Properly documented disposal of paper and electronic records is absolutely essential in today's litigious society. Torn2Shredz can provide you with a free consultation on how you can establish a regularly scheduled document and media destruction program.

Further information can be obtained at http://www.sec.gov/rules/final/33-8183.htm

DISCLAIMER

This is only a brief summary of the law. Please consult a legal professional for more information on how the specifics of this law may apply to you or your business.



The Identity Theft and Assumption Deterrence Act of 1998

The Identity Theft and Assumption Deterrence Act of 1998 looks at identity theft in two important ways.

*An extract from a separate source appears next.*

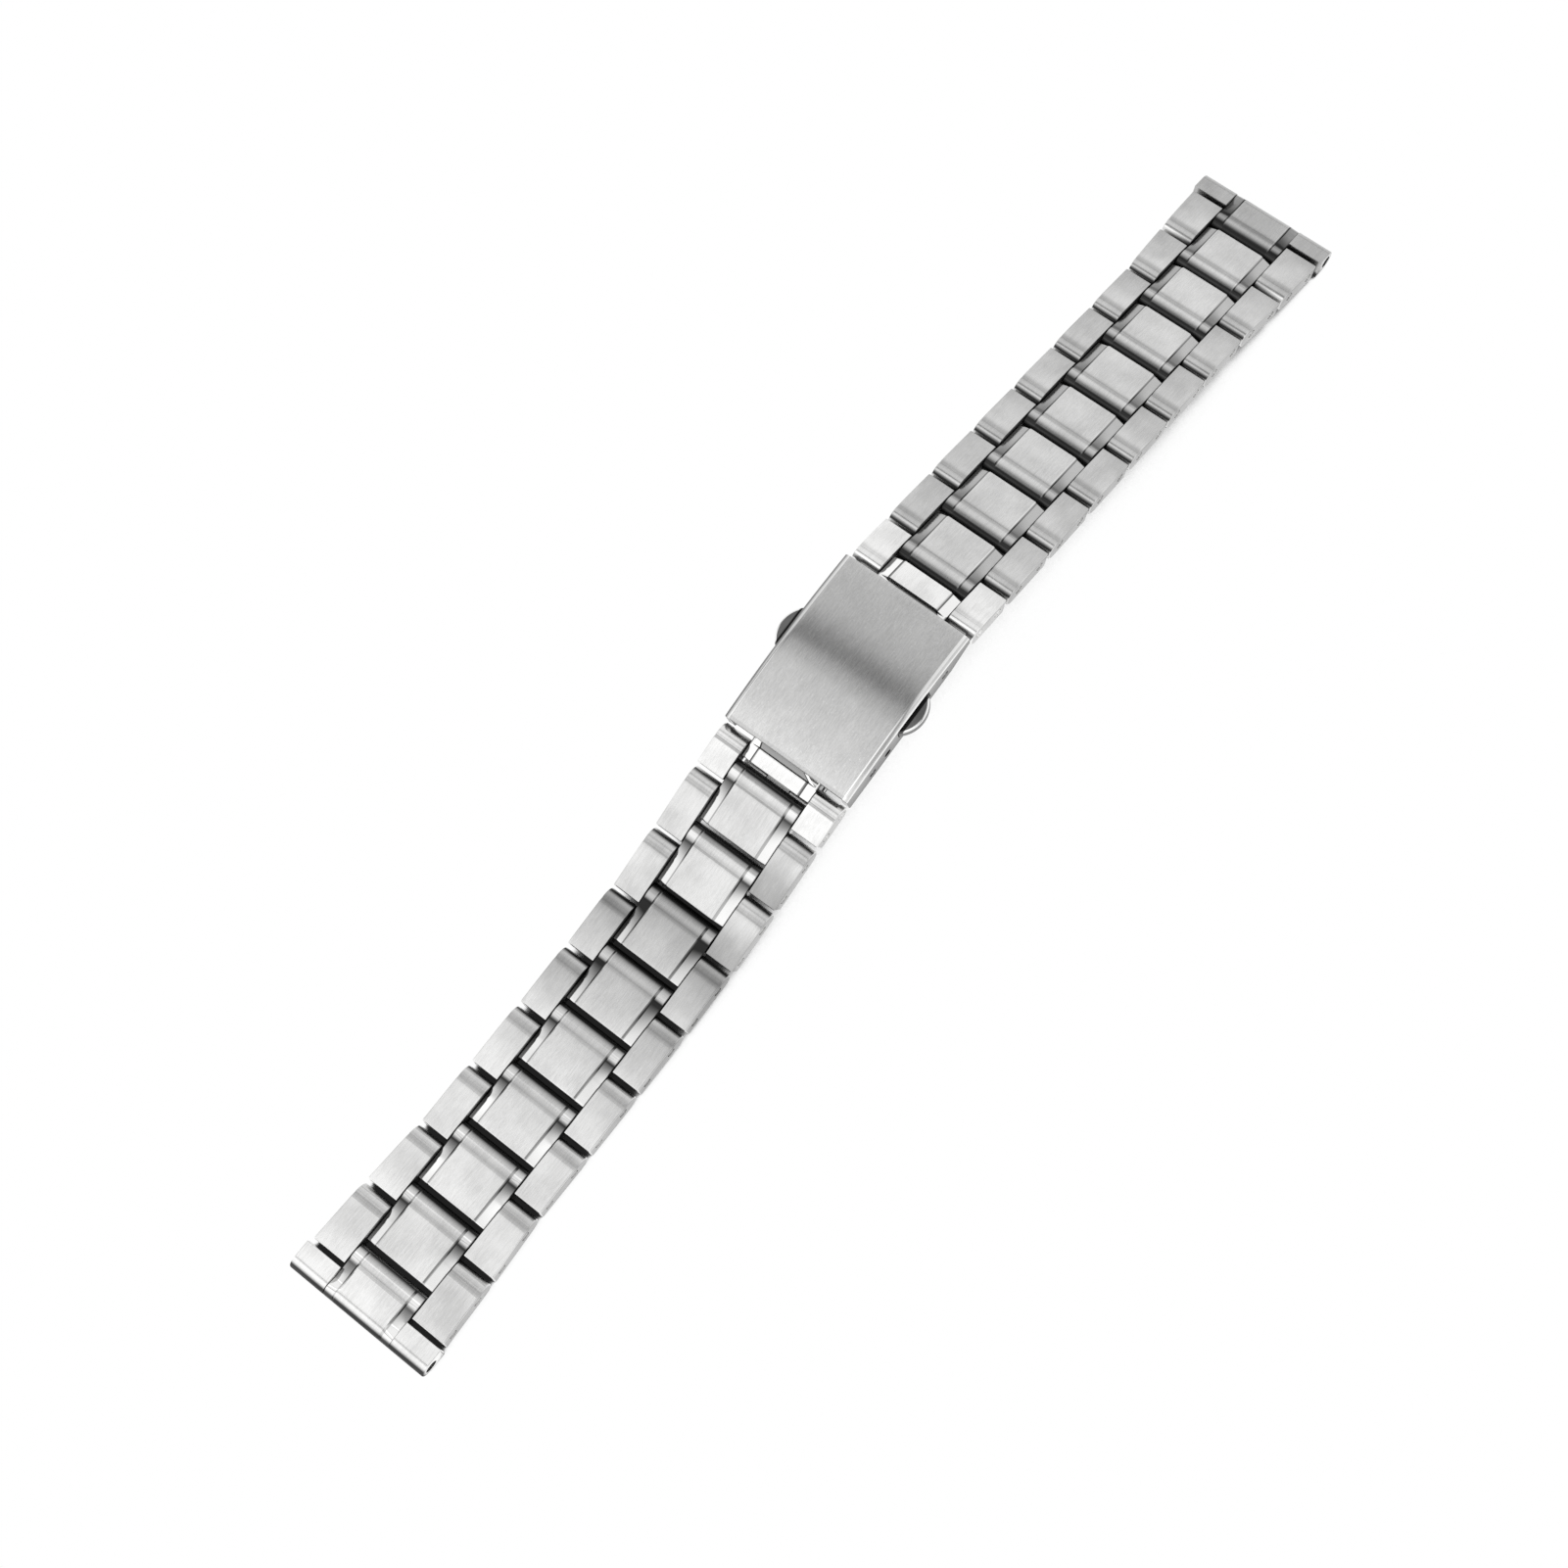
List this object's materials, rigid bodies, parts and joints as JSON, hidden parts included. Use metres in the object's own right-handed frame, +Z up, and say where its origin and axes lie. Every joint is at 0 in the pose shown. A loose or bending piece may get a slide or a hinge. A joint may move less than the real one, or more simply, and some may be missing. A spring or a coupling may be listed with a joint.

1. The Act strengthens the criminal laws governing identity theft. Specifically, the Act makes it a federal crime to knowingly transfer or use, without lawful authority, a means of identification of another person with the intent to commit, or to aid or abet, any unlawful activity that constitutes a violation of Federal law, or that constitutes a felony under any applicable State or local law.

2. The Act provides for a centralized complaint and consumer education service for victims of identity theft.

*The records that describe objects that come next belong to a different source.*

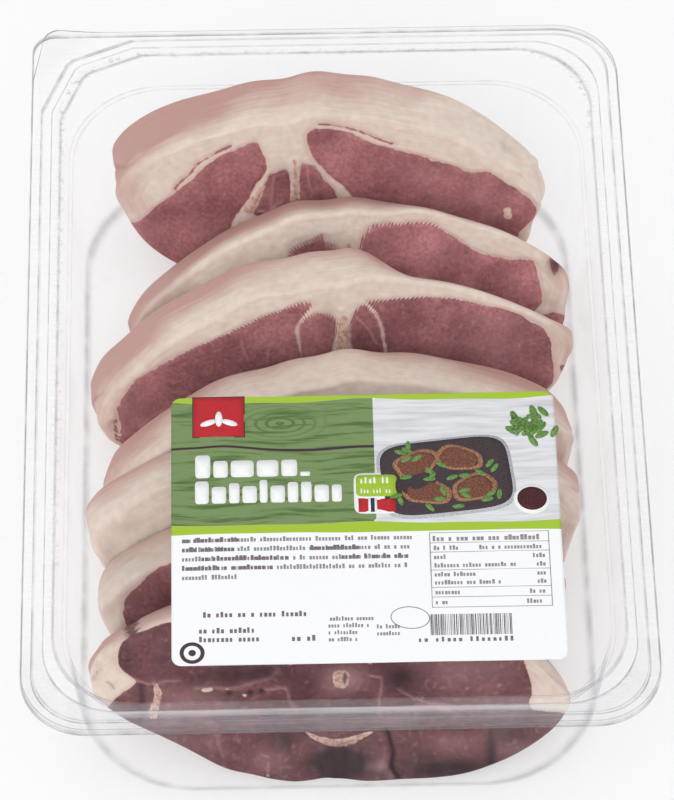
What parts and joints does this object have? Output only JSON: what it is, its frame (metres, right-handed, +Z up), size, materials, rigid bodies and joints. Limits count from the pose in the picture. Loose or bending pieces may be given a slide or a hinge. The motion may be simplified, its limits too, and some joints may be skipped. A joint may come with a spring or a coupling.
{
  "type": "meat tray pack",
  "caption": "Clear sealed tray with a lid film and a printed label, packed with double loin chops laid like shingles, fat side up.",
  "frame": {"origin": "middle of the pack's footprint, on the surface that it stands on", "axes": "+X across the pack to the right, +Y along it to the back, away from the label, +Z up"},
  "size_m": [0.19, 0.265, 0.0652],
  "materials": {
    "tray_sheet": "clear thermoformed sheet, glossy",
    "lid_film": "clear sealed film, glossy, slightly slack",
    "label_print": "smooth printed label, satin",
    "raw_lamb": "moist raw lamb with cream fat"
  },
  "bodies": {
    "root": {"tray": "tray_sheet", "lid_film": "lid_film", "label": "label_print", "chop_1": "raw_lamb", "chop_2": "raw_lamb", "chop_3": "raw_lamb", "chop_4": "raw_lamb", "chop_5": "raw_lamb", "chop_6": "raw_lamb", "chop_7": "raw_lamb"}
  },
  "joints": []
}
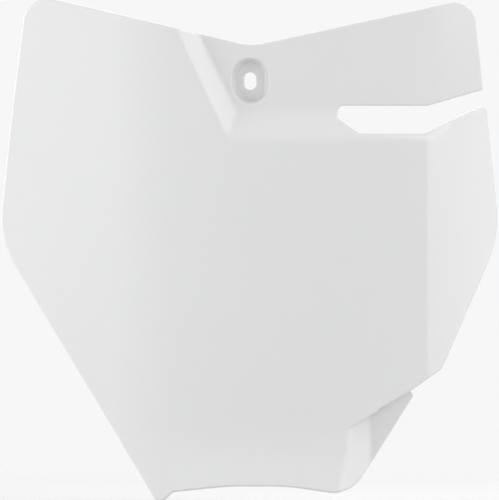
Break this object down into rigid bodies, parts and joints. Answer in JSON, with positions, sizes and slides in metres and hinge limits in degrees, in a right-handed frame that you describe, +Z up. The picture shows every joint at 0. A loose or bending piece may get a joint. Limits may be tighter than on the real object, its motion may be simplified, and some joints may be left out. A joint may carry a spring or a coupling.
{
  "type": "racing number board",
  "caption": "Curved one-piece moulded plastic number board for the front of an off-road motorcycle, with a bolt slot in an oval cup, an open hose slot and a set-back flap at the foot.",
  "frame": {"origin": "centre of the bolt slot, in the plane of the seat at the board's back", "axes": "+Z up the board, -Y out of its face, +X to the right as seen from the front"},
  "size_m": [0.2689, 0.0431, 0.2712],
  "materials": {
    "white_plastic": "gloss"
  },
  "bodies": {
    "root": {"number_board": "white_plastic"}
  },
  "joints": []
}
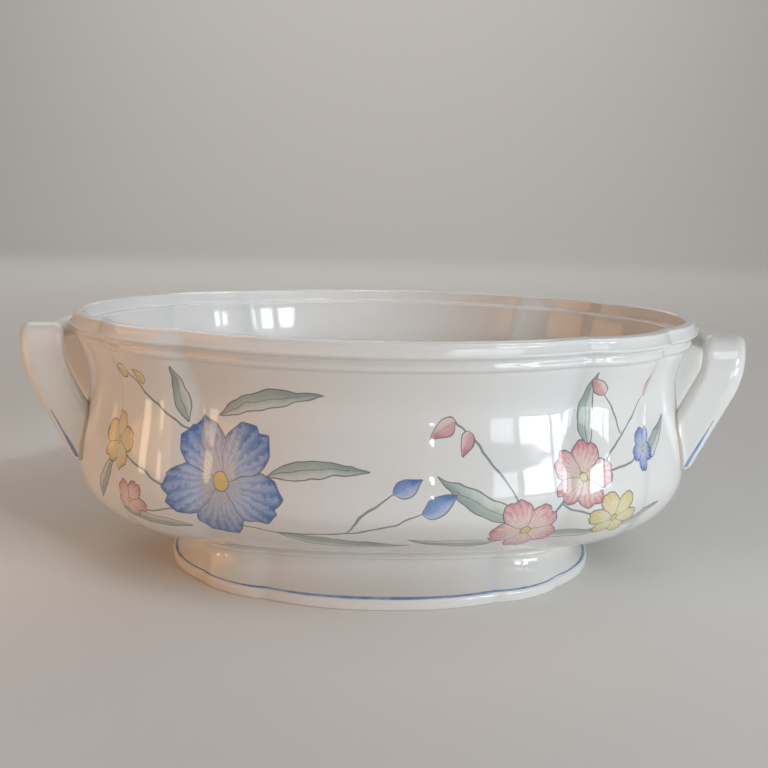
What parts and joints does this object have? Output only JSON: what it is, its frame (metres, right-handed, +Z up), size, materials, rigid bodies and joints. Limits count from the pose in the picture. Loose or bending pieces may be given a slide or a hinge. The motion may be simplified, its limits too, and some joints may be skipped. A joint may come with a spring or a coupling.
{
  "type": "soup tureen",
  "caption": "Oval soup tureen without its lid: a fluted, glazed bowl with a rolled rim and a lid seat, on a flared foot, with a leaning strap handle at each end.",
  "frame": {"origin": "in the plane that the foot stands on, under the middle of the bowl, which is the middle of the object's box", "axes": "+Z up; +X along the oval's long way, towards the right handle; +Y to the back, across the oval"},
  "size_m": [0.3334, 0.2198, 0.1165],
  "materials": {
    "bowl_glaze": "glossy white glaze, slightly warm, with a floral decoration in blue, pink, yellow and grey-green",
    "foot_glaze": "glossy white glaze with a thin blue line above the edge",
    "handle_glaze": "glossy white glaze with a thin blue line along the outer edge"
  },
  "bodies": {
    "root": {"bowl": "bowl_glaze", "foot_ring": "foot_glaze", "handle_right": "handle_glaze", "handle_left": "handle_glaze"}
  },
  "joints": []
}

The Act makes identity theft a Federal crime with penalties up to 15 years imprisonment and a maximum fine of $250,000. It allows for the identity theft victim to seek restitution if there is a conviction.

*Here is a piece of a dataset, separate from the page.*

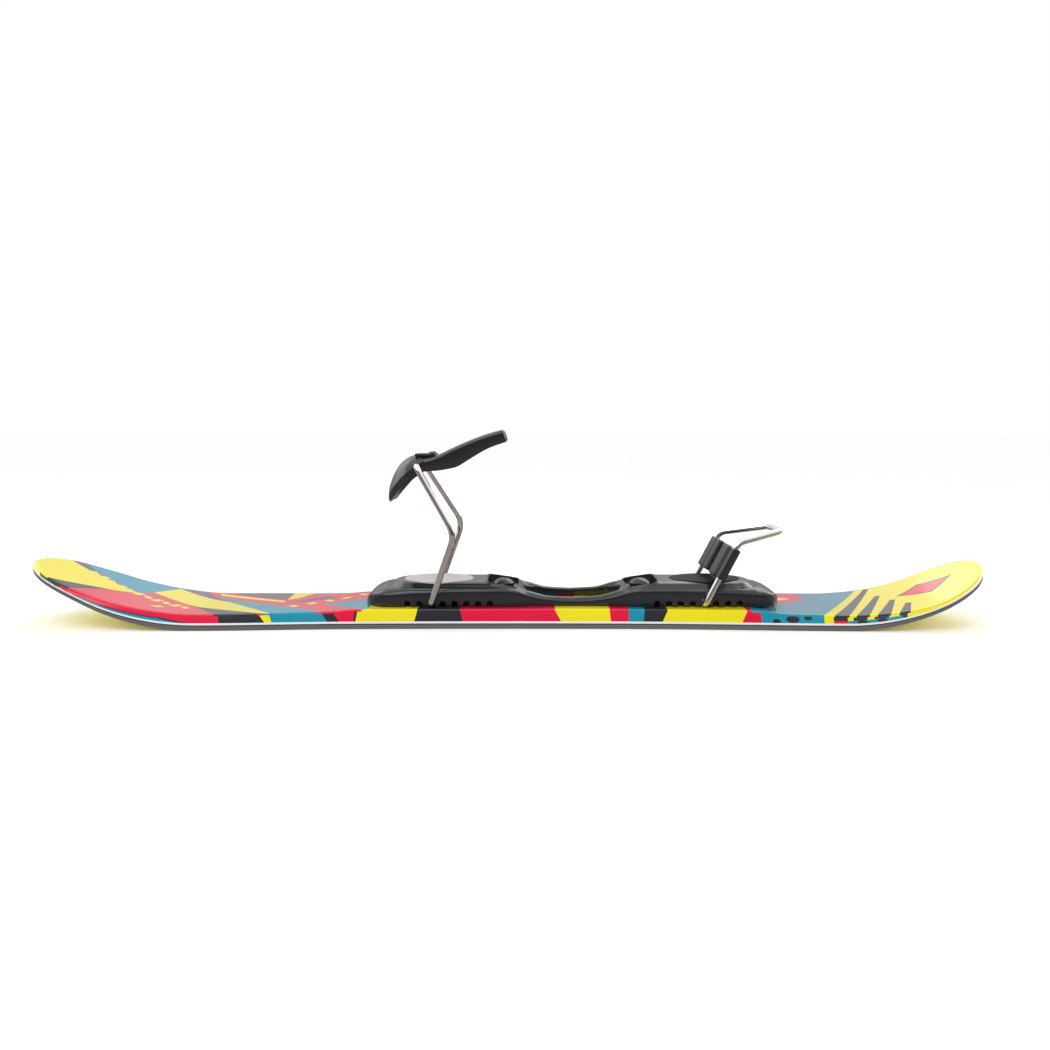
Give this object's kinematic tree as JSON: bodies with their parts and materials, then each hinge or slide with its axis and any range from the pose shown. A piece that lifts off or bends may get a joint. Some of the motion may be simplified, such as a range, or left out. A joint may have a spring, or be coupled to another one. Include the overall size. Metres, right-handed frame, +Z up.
{
  "type": "short twin-tip ski with plate binding",
  "caption": "Short twin-tip board with a plate binding on its centre line: a wire toe bail with an over-centre lever and a wire heel bail with a ribbed block.",
  "frame": {"origin": "bottom centre of the board, on the running base", "axes": "+X towards the tail (heel end), -X towards the tip (toe end), +Y across, +Z up"},
  "size_m": [0.9874, 0.1188, 0.1997],
  "materials": {
    "running_base": "yellow sintered plastic, satin",
    "edge_steel": "ground steel",
    "laminate": "dark fibre laminate",
    "side_strip": "pale gloss strip",
    "core_wood": "laminated core",
    "topsheet": "printed gloss cap in yellow, crimson, teal and black",
    "insert_brass": "machined",
    "black_plastic": "moulded black, satin gloss",
    "screw_steel": "zinc plated",
    "grey_plastic": "light grey moulding, satin",
    "pad_rubber": "matte moulded rubber",
    "wire_steel": "polished bent wire"
  },
  "bodies": {
    "board": {"base_sheet": "running_base", "steel_edge_left": "edge_steel", "steel_edge_right": "edge_steel", "lower_laminate": "laminate", "side_strip_left": "side_strip", "side_strip_right": "side_strip", "wood_core": "core_wood", "topsheet_cap": "topsheet", "insert_nuts": "insert_brass", "binding_plate": "black_plastic", "front_mount_screws": "screw_steel", "rear_mount_screws": "screw_steel", "front_cover_disc": "grey_plastic", "rear_foot_pad": "pad_rubber", "lock_screws": "screw_steel", "lock_washers": "screw_steel", "lock_caps": "black_plastic"},
    "toe_bail": {"toe_bail": "wire_steel"},
    "toe_lever": {"toe_lever": "black_plastic", "lever_keeper": "black_plastic", "keeper_screws": "screw_steel"},
    "heel_bail": {"heel_bail": "wire_steel", "heel_block_body": "black_plastic", "heel_block_cover": "black_plastic", "heel_block_screws": "screw_steel"}
  },
  "joints": [
    {"name": "toe_bail_pivot", "type": "hinge", "parent": "board", "child": "toe_bail", "pos_m": [-0.077, 0, 0.0233], "axis": [0, 1, 0], "range_deg": [-60, 40]},
    {"name": "toe_lever_pivot", "type": "hinge", "parent": "toe_bail", "child": "toe_lever", "pos_m": [-0.0902, 0, 0.1622], "axis": [0, 1, 0], "range_deg": [-90, 45]},
    {"name": "heel_bail_pivot", "type": "hinge", "parent": "board", "child": "heel_bail", "pos_m": [0.201, 0, 0.0233], "axis": [0, 1, 0], "range_deg": [-50, 3]}
  ]
}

Further information can be obtained at http://www.ftc.gov/os/2000/09/idthefttest.htm

DISCLAIMER

This is only a brief summary of the law. Please consult a legal professional for more information on how the specifics of this law may apply to you or your business.



U.S. Identity Theft Surveys and Statistics

As striking as the studies and statistics listed below are, these figures more than likely represent only the tip of the iceberg since many cases of identity theft may go unreported.

On September 3, 2003, The Federal Trade Commission (FTC) (www.ftc.gov) released a survey on identity theft. The survey was conducted in the Spring of 2003 and had a random sample of over 4,000 households.

27.3 million Americans have been victims of identity theft from 1998 to 2003. Over 9.9 million people were victims of identity theft in the past year alone.

In the past 12 months, 3.23 million consumers discovered that new accounts have been opened in their name, as well as, renting an apartment or home, obtaining medical care or employment.

Last year businesses and financial institutions lost $47.6 billion and consumers lost $5 billion.

On July 21, 2003, Gartner (www.gartner.com) released the results of a survey of 2,445 households in regards to identity theft. A summary of their findings:

Identity theft is up nearly 80% from last year.

7 million U.S. consumers were identity theft victims in the 12 months prior to the survey.

Because of the nature of identity theft, the thieves have just a 1 in 700 chance of being caught by Federal authorities.

On September 23, 2003, the Identity Theft Resource Center (www.idtheftcenter.org) released its survey on the impact of identity theft on 173 known victims.

Nearly 85% of all the victims surveyed found out about their identity theft case in a negative way. Only 15% of the victims found out as a result of a proactive stance from a business.

The average time victims spent to eliminate negative information from their credit reports is 600 hours.

The emotional impact of identity theft has been found to be equivalent to that of a violent crime. 

On January 26, 2005, the Better Business Bureau (BBB) (www.bbb.org) released its Identity Theft survey as an update to the Federal Trade Commission’s 2003 Identity Theft Survey Report. Some key findings of the BBB survey are:

Within the twelve months prior to the survey, 9.3 million Americans were victims of identity theft.

The total annual identity fraud cost in the United States, remains virtually unchanged since 2003 at $52.6 Billion.

Most thieves still obtain personal information through traditional (ie: documents or media) rather than electronic channels

Conventional methods such as lost or stolen wallets, misappropriation by family and friends, and theft of paper mail are among the most common methods.